→ **Data shown**:
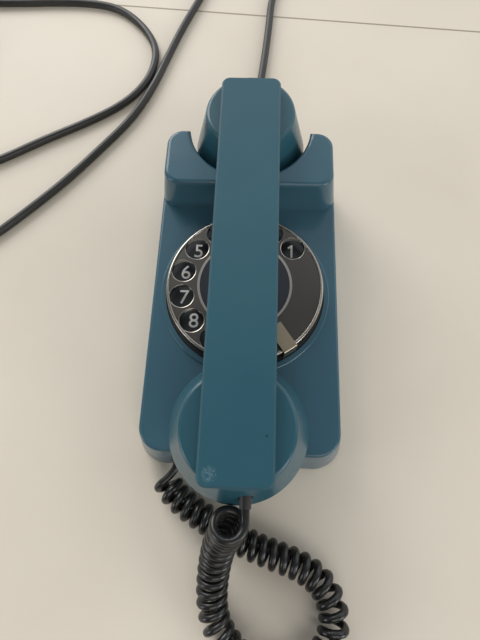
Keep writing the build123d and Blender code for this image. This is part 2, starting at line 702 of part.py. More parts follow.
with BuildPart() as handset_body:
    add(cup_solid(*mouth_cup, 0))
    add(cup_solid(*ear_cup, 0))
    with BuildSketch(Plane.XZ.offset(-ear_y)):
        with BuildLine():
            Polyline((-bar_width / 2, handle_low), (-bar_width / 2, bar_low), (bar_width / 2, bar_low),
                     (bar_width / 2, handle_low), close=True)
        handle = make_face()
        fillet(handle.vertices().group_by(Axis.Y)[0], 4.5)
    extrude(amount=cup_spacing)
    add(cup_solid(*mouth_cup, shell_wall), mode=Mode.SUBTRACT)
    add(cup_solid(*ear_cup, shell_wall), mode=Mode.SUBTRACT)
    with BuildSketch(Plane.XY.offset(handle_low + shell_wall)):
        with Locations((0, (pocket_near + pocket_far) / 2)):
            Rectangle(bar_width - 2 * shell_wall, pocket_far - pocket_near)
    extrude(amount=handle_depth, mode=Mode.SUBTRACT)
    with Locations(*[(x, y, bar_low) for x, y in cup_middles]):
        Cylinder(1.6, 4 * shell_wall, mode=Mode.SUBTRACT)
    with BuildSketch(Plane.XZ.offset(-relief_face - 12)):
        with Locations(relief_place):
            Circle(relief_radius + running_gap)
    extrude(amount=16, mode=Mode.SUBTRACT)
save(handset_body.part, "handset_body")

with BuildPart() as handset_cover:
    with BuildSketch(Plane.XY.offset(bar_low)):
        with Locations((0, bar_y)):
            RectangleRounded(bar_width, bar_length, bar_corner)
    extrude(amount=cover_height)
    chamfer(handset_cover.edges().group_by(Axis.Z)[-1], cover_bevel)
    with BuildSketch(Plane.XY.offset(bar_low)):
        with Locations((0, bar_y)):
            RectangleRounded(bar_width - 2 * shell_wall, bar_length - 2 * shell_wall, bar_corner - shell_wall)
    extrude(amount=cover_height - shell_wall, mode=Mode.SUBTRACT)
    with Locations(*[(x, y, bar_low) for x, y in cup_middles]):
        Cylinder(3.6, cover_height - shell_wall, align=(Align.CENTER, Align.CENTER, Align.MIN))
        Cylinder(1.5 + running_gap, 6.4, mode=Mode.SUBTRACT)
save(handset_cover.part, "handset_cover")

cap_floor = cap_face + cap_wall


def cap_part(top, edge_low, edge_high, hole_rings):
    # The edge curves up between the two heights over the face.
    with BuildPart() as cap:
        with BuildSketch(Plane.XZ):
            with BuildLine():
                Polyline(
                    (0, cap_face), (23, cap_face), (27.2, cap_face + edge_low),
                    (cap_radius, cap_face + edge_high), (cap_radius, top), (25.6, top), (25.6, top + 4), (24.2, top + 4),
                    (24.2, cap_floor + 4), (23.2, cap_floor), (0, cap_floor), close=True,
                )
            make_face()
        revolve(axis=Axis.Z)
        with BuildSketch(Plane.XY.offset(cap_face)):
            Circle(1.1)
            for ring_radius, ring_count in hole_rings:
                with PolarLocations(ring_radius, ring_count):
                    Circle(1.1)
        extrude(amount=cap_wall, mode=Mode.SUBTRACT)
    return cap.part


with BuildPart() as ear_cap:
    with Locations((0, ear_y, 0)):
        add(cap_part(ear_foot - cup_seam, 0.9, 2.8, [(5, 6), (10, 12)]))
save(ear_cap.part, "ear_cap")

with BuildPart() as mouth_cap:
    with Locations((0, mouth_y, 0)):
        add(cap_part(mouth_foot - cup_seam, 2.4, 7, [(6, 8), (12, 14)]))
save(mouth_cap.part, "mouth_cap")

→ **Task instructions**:
Write out the material exactly as given.

→ **Problem solution**:
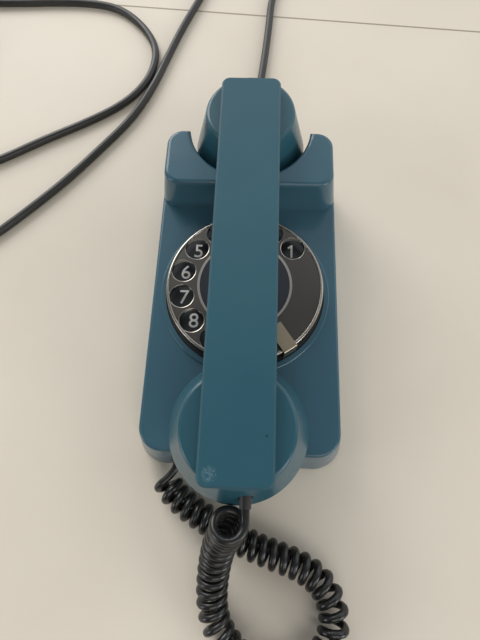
Keep writing the build123d and Blender code for this image. This is part 2, starting at line 702 of part.py. More parts follow.
with BuildPart() as handset_body:
    add(cup_solid(*mouth_cup, 0))
    add(cup_solid(*ear_cup, 0))
    with BuildSketch(Plane.XZ.offset(-ear_y)):
        with BuildLine():
            Polyline((-bar_width / 2, handle_low), (-bar_width / 2, bar_low), (bar_width / 2, bar_low),
                     (bar_width / 2, handle_low), close=True)
        handle = make_face()
        fillet(handle.vertices().group_by(Axis.Y)[0], 4.5)
    extrude(amount=cup_spacing)
    add(cup_solid(*mouth_cup, shell_wall), mode=Mode.SUBTRACT)
    add(cup_solid(*ear_cup, shell_wall), mode=Mode.SUBTRACT)
    with BuildSketch(Plane.XY.offset(handle_low + shell_wall)):
        with Locations((0, (pocket_near + pocket_far) / 2)):
            Rectangle(bar_width - 2 * shell_wall, pocket_far - pocket_near)
    extrude(amount=handle_depth, mode=Mode.SUBTRACT)
    with Locations(*[(x, y, bar_low) for x, y in cup_middles]):
        Cylinder(1.6, 4 * shell_wall, mode=Mode.SUBTRACT)
    with BuildSketch(Plane.XZ.offset(-relief_face - 12)):
        with Locations(relief_place):
            Circle(relief_radius + running_gap)
    extrude(amount=16, mode=Mode.SUBTRACT)
save(handset_body.part, "handset_body")

with BuildPart() as handset_cover:
    with BuildSketch(Plane.XY.offset(bar_low)):
        with Locations((0, bar_y)):
            RectangleRounded(bar_width, bar_length, bar_corner)
    extrude(amount=cover_height)
    chamfer(handset_cover.edges().group_by(Axis.Z)[-1], cover_bevel)
    with BuildSketch(Plane.XY.offset(bar_low)):
        with Locations((0, bar_y)):
            RectangleRounded(bar_width - 2 * shell_wall, bar_length - 2 * shell_wall, bar_corner - shell_wall)
    extrude(amount=cover_height - shell_wall, mode=Mode.SUBTRACT)
    with Locations(*[(x, y, bar_low) for x, y in cup_middles]):
        Cylinder(3.6, cover_height - shell_wall, align=(Align.CENTER, Align.CENTER, Align.MIN))
        Cylinder(1.5 + running_gap, 6.4, mode=Mode.SUBTRACT)
save(handset_cover.part, "handset_cover")

cap_floor = cap_face + cap_wall


def cap_part(top, edge_low, edge_high, hole_rings):
    # The edge curves up between the two heights over the face.
    with BuildPart() as cap:
        with BuildSketch(Plane.XZ):
            with BuildLine():
                Polyline(
                    (0, cap_face), (23, cap_face), (27.2, cap_face + edge_low),
                    (cap_radius, cap_face + edge_high), (cap_radius, top), (25.6, top), (25.6, top + 4), (24.2, top + 4),
                    (24.2, cap_floor + 4), (23.2, cap_floor), (0, cap_floor), close=True,
                )
            make_face()
        revolve(axis=Axis.Z)
        with BuildSketch(Plane.XY.offset(cap_face)):
            Circle(1.1)
            for ring_radius, ring_count in hole_rings:
                with PolarLocations(ring_radius, ring_count):
                    Circle(1.1)
        extrude(amount=cap_wall, mode=Mode.SUBTRACT)
    return cap.part


with BuildPart() as ear_cap:
    with Locations((0, ear_y, 0)):
        add(cap_part(ear_foot - cup_seam, 0.9, 2.8, [(5, 6), (10, 12)]))
save(ear_cap.part, "ear_cap")

with BuildPart() as mouth_cap:
    with Locations((0, mouth_y, 0)):
        add(cap_part(mouth_foot - cup_seam, 2.4, 7, [(6, 8), (12, 14)]))
save(mouth_cap.part, "mouth_cap")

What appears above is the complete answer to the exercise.